Andrew Ingleby, Disability Services Co-ordinator
Andrew Ingleby, Disability Services Co-ordinator

‘Behind the Lens’ is the official theme for LGBT+ History Month 2023. With the aim of celebrating the hard work, passion and dedication of LGBT+ individuals in the media industry, this year's LGBT+ History Month looks to highlight the contributions made to the production of film and cinema from #behindthelens.

From Directors, to Screen Writers, Costume Designers to Make Up Artists, Musicians to Choreographers and beyond, LGBT+ individuals deserve to have their contributions and professional accomplishments celebrated.

Andrew Ingleby, Disability Services Co-ordinator at the University of Sunderland and member of the Pride Network, writes about their love Star Trek and the importance it has in terms of visibility for the LGBT+ Community.

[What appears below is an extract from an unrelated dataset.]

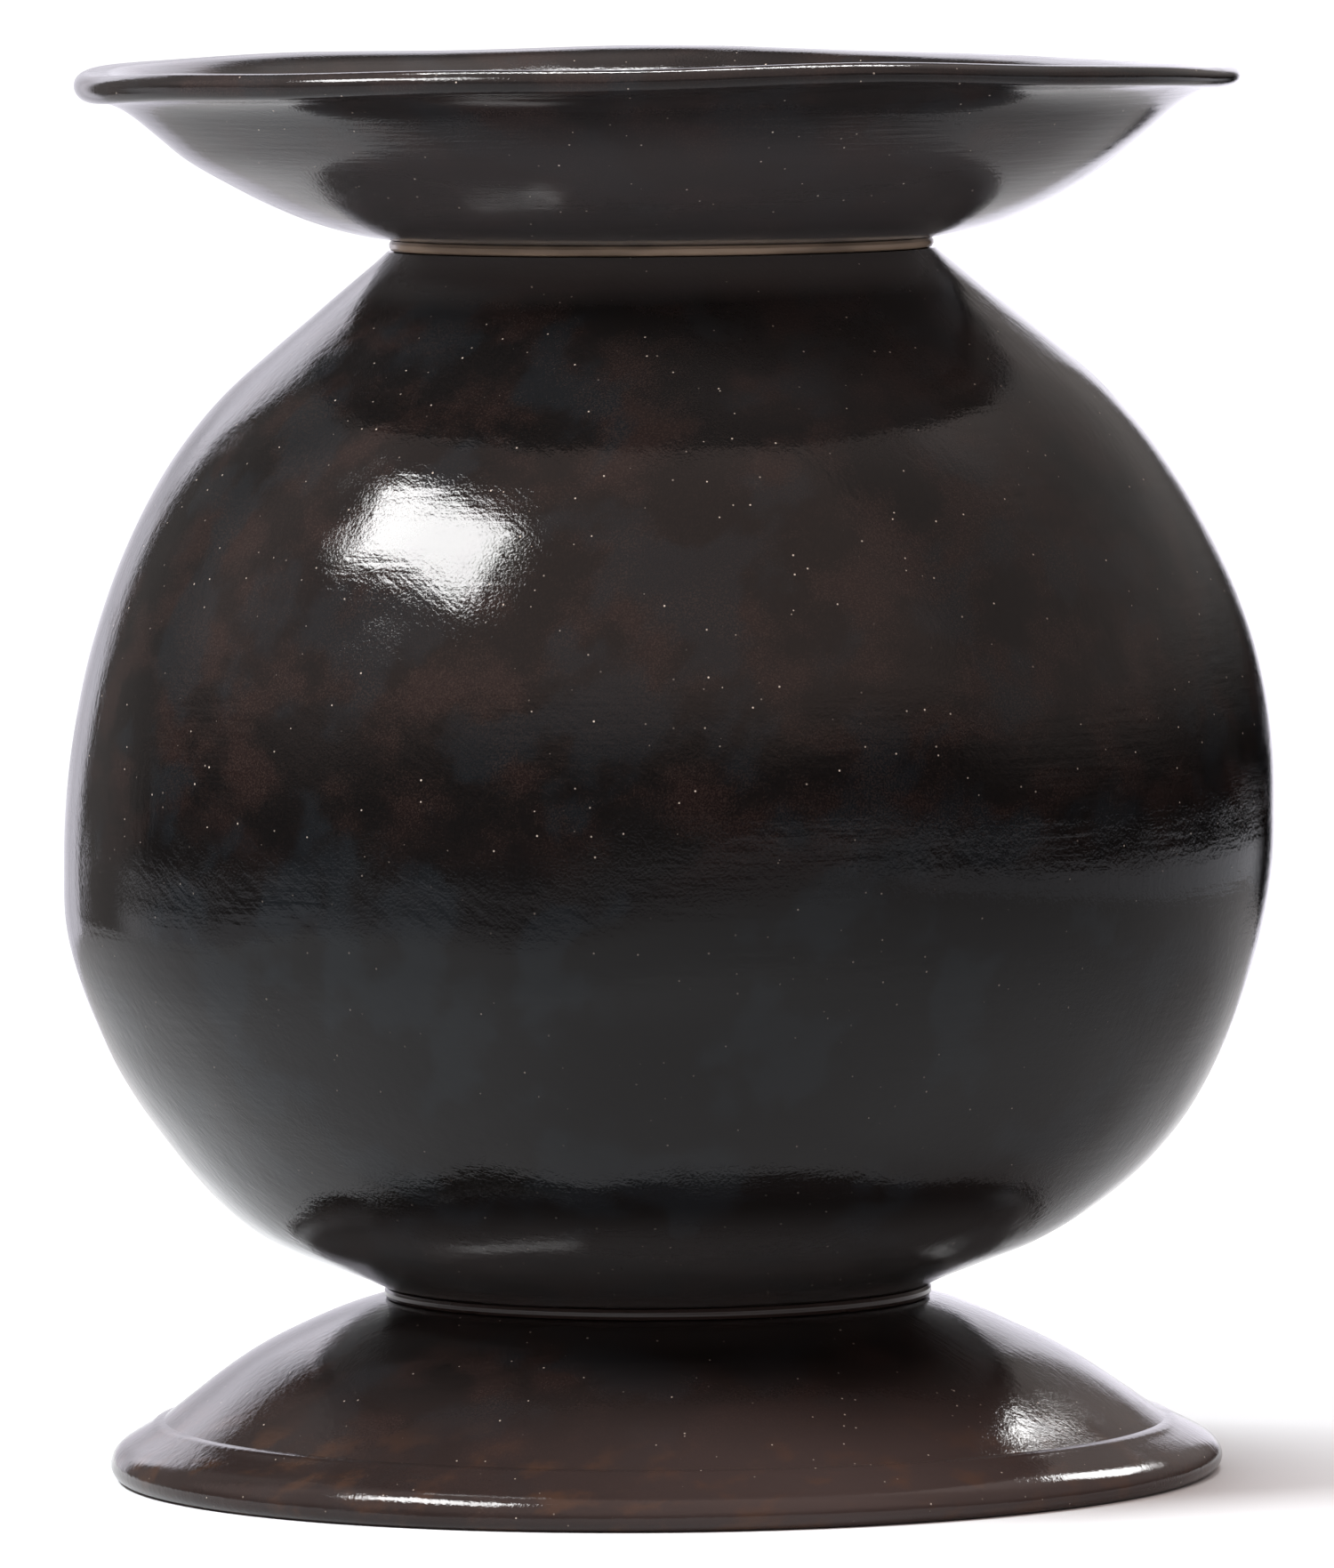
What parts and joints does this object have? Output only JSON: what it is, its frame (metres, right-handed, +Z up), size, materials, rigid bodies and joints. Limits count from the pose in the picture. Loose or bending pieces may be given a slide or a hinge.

Anyone who knows me, or even just follows my Instagram (@arrowsingleby) will know three things about me; 1. I’m a proud Cat-dad, 2. I’m gay and 3. I’m a massive Trekkie often to be seen sporting a Starfleet insignia/badge.

Many people think this is just because I love the Star Trek shows with all the characters, planets, cool technology, and star ships (which isn’t untrue). But I wear the badges and love the shows because of bigger things too…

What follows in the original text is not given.